In 1950, Bruno Fischer's House of Flesh sold 1,800,212 copies. In 1951, Charles Williams' Hill Girl sold 1,226,890 copies, Gil Brewer's 13 French Street sold 1,200,365 and Cassidy's Girl by David Goodis sold 1,036,497. Authors were attracted to Gold Medal because royalties were based on print runs rather than actual sales, and they received the entire royalty instead of a 50–50 split with a hardback publisher. Gold Medal paid a $2000 advance on an initial print run was for 200,000 copies. When a print run increased to 300,000, the advance was $3000.

Mickey Spillane's I, the Jury paperback bestseller got a huge boost from Fawcett, as Spillane explained to interviewer Michael Carlson:

Now at that time you had to go through hardback. So I wrote I, the Jury and turned it in to E. P. Dutton. It had been rejected by four different publishers, saying no, no, this is too violent, too dirty ... and it was picked up by Roscoe Fawcett, Fawcett Publications. He was a distributor, doing comic books, but he saw the potential, and he went to New American Library, which was Signet Books, and he said "If you print this book, I'll distribute it." Now they can't get distribution, so it's a win-win thing for them, but they have to get it published in hardback, so they go to Dutton and say if you print this, we'll do the paperback. So now it's win-win-win, and they offer me $250, and I say no, I need a thousand dollars to build a house in Newburgh, so I get a $1,000 advance, which was unheard of. So Roscoe ordered a million copies, and that was unheard of! So somebody in his outfit says, oh, that wasn't what he meant, he must've meant a quarter million. So they bring out a quarter of a million at the wrong time, cause books sell great at Christmas time, but my book came out between Christmas and New Year, which is death, and it went straight to the top, because it was word of mouth, and it's sold out, and Fawcett says get the rest of them out, and the guy says there aren't any more and Roscoe says whaddaya mean, I ordered a million, and a guy got fired!

In 1952, when their contract with NAL expired, Fawcett immediately began doing reprints through several imprints. Red Seal started April 1952 and published 22 titles before it folded a year later.
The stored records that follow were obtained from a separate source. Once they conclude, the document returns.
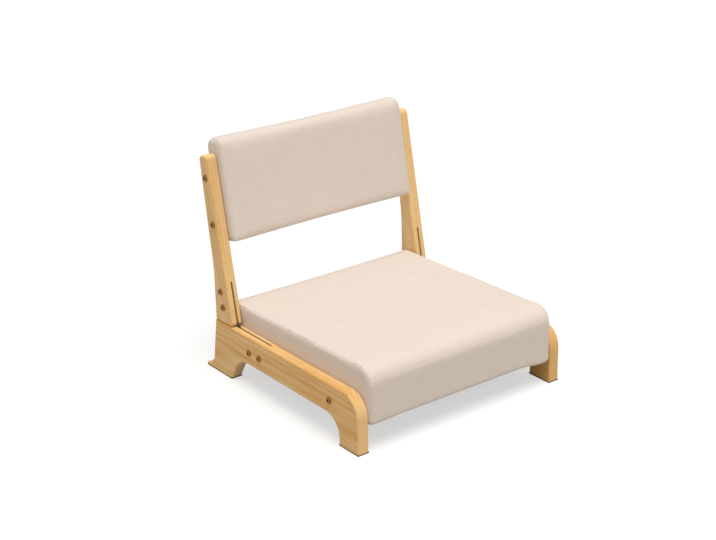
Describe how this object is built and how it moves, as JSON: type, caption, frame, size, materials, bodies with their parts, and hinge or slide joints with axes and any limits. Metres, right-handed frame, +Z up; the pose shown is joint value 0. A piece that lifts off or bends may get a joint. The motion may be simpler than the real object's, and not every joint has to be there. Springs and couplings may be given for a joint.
{
  "type": "folding floor chair",
  "caption": "Low folding floor chair: wooden side frames carry a padded seat, and a padded back between wooden uprights folds forward on hinges let into the wood.",
  "frame": {"origin": "centre of the bounding box at floor level, under the chair", "axes": "+Z up, the chair faces -Y, and +X runs across it to the right as seen from in front"},
  "size_m": [0.4468, 0.451, 0.4255],
  "materials": {
    "oiled_wood": "oiled, satin",
    "inner_wood": "raw",
    "woven_cover": "fine weave",
    "foam": "open foam",
    "dust_cloth": "matt felt",
    "bronze_screw": "bronze plated",
    "hinge_steel": "plain",
    "zinc_insert": "zinc",
    "rubber_pad": "matt felt"
  },
  "bodies": {
    "base": {"side_frame_left": "oiled_wood", "side_frame_right": "oiled_wood", "foot_pad_front_left": "rubber_pad", "foot_pad_front_right": "rubber_pad", "foot_pad_rear_left": "rubber_pad", "foot_pad_rear_right": "rubber_pad", "hinge_base_leaf_left": "hinge_steel", "hinge_base_leaf_right": "hinge_steel", "hinge_pin_left": "hinge_steel", "hinge_pin_right": "hinge_steel", "seat_front_bolts": "bronze_screw", "rail_hinge_bolts": "bronze_screw", "seat_front_inserts": "zinc_insert", "rail_hinge_inserts": "zinc_insert", "seat_side_batten_left": "inner_wood", "seat_side_batten_right": "inner_wood", "seat_front_batten": "inner_wood", "seat_rear_batten": "inner_wood", "seat_deck": "inner_wood", "seat_frame_dowels": "inner_wood", "seat_foam": "foam", "seat_cover": "woven_cover", "seat_dust_cover": "dust_cloth"},
    "backrest": {"upright_left": "oiled_wood", "upright_right": "oiled_wood", "hinge_back_leaf_left": "hinge_steel", "hinge_back_leaf_right": "hinge_steel", "upright_hinge_screws": "bronze_screw", "back_board_bolts": "bronze_screw", "back_board_inserts": "zinc_insert", "back_board": "inner_wood", "back_foam_front": "foam", "back_foam_rear": "foam", "back_cover": "woven_cover"}
  },
  "joints": [
    {"name": "back_fold", "type": "hinge", "parent": "base", "child": "backrest", "pos_m": [0, 0.13221, 0.1025], "axis": [1, 0, 0], "range_deg": [0, 78]}
  ]
}
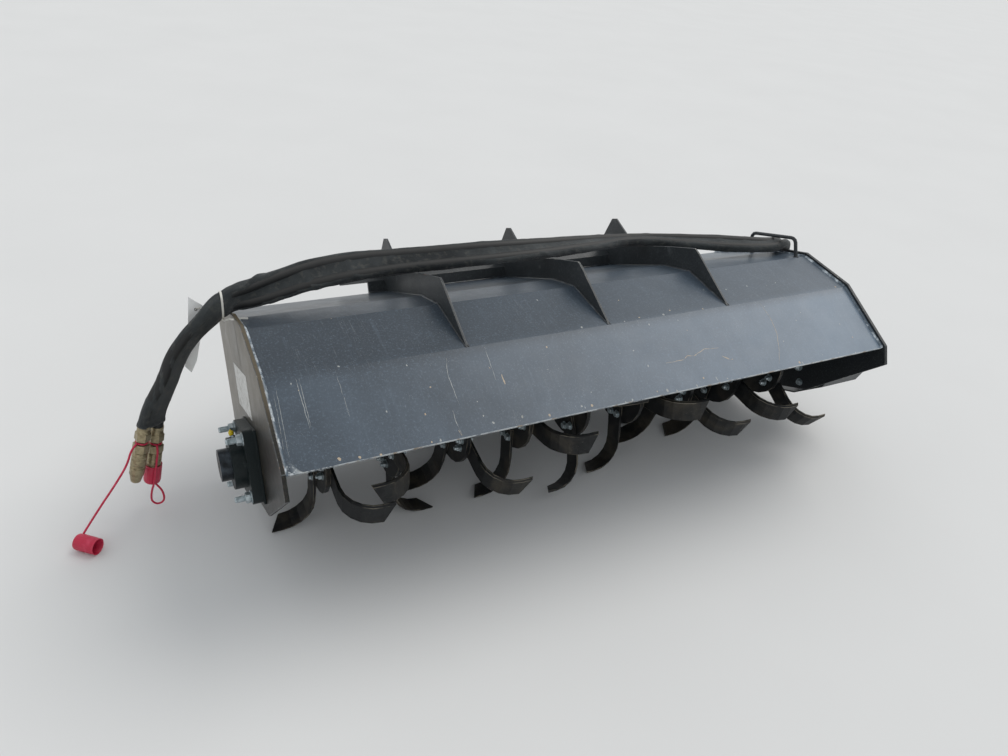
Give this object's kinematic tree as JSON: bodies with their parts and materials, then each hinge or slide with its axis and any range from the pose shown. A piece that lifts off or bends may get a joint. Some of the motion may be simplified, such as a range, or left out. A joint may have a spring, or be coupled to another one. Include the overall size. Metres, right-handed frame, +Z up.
{
  "type": "loader-mounted rotary tiller",
  "caption": "Wide soil tiller attachment: faceted hood over a rotor of bent tines turned by a hydraulic motor, with a loader plate and hoses.",
  "frame": {"origin": "middle of the footprint on the ground, hoses left out", "axes": "+X along the rotor to the motor end, +Y back to the loader, +Z up; parked tipped back 24.3 degrees"},
  "size_m": [2.472, 0.9062, 0.6916],
  "materials": {
    "black_paint": "gloss black enamel, dusty and scratched",
    "green_casting": "dark green enamel on cast iron",
    "bearing_steel": "dull bluish steel",
    "motor_black": "black enamel",
    "tine_steel": "black paint worn at the edges",
    "hose_sleeve": "woven black sleeve",
    "zinc": "yellowed zinc plate",
    "red_plastic": "soft red plastic"
  },
  "bodies": {
    "frame": {"bearing_housing": "green_casting", "bearing_pad": "black_paint", "cap_strap_front": "red_plastic", "cap_strap_rear": "red_plastic", "coupler_front": "zinc", "coupler_rear": "zinc", "dust_cap_front": "red_plastic", "dust_cap_rear": "red_plastic", "end_plate_left": "black_paint", "end_plate_right": "black_paint", "gusset_centre": "black_paint", "gusset_left": "black_paint", "gusset_right": "black_paint", "hood_shell": "black_paint", "hose_front": "hose_sleeve", "hose_hoop": "black_paint", "hose_rear": "hose_sleeve", "motor": "motor_black", "motor_elbow_front": "motor_black", "motor_elbow_rear": "motor_black", "motor_guard": "black_paint", "mount_foot": "black_paint", "mount_lip": "black_paint", "mount_upright": "black_paint", "rear_beam": "black_paint"},
    "rotor": {"bearing_insert": "bearing_steel", "rotor_tube": "black_paint", "tine_ring_1": "tine_steel", "tine_ring_2": "tine_steel", "tine_ring_3": "tine_steel", "tine_ring_4": "tine_steel", "tine_ring_5": "tine_steel", "tine_ring_6": "tine_steel", "tine_ring_7": "tine_steel", "tine_ring_8": "tine_steel", "tine_ring_9": "tine_steel"}
  },
  "joints": [
    {"name": "rotor_spin", "type": "hinge", "parent": "frame", "child": "rotor", "pos_m": [-0.041, -0.09142, 0.274], "axis": [1, 0, 0], "continuous": true}
  ]
}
Launched September 1955, Premier Books offered non-fiction titles, such as The Art of Thinking by Ernest Dimnet. Crest Books, which also premiered in September 1955, spanned all genres with an emphasis on Westerns and humor, including Best Cartoons from True and Lester Grady's Best from Captain Billy's Whiz Bang, and one successful Crest title was their movie tie-in edition of Robert Bloch's Psycho. Fawcett Crest was perhaps best known for their many abridged collections issued during the 1960s and 1970s of the Peanuts comic strip titles originally published by Holt, Rinehart and Winston. The managing editor of Fawcett Crest and Premier was Leona Nevler.

Between 1960 and 1993, Gold Medal was the exclusive American publisher of Donald Hamilton's Matt Helm spy novel series. In the early 1960s, John D. MacDonald's Travis McGee series got underway after Knox Burger contacted MacDonald: "At the request of Knox Burger, then at Fawcett, I attempted a series character. I took three shots at it to get one book with a character I could stay with. That was in 1964. Once I had the first McGee book, The Deep Blue Good-by, they held it up until I had finished two more, Nightmare in Pink and A Purple Place for Dying, then released one a month for three months. That launched the series."

After his retirement in 1972, Daigh recalled, "From our entrance into the paperback business, we paid authors at a more generous rate than had been the custom. In 1955, when we started the Crest line to reprint hardcover books, we extended this practice to what we offered for softcover rights. It caused quite a sensation in the trade when we paid $101,505 for James Gould Cozzens' By Love Possessed and later $700,000 for James A. Michener's The Source. Giving the author a bigger share of the pie paid off handsomely. However, I gather that the practice has been overdone in recent years and has led to some of the book industry's current troubles."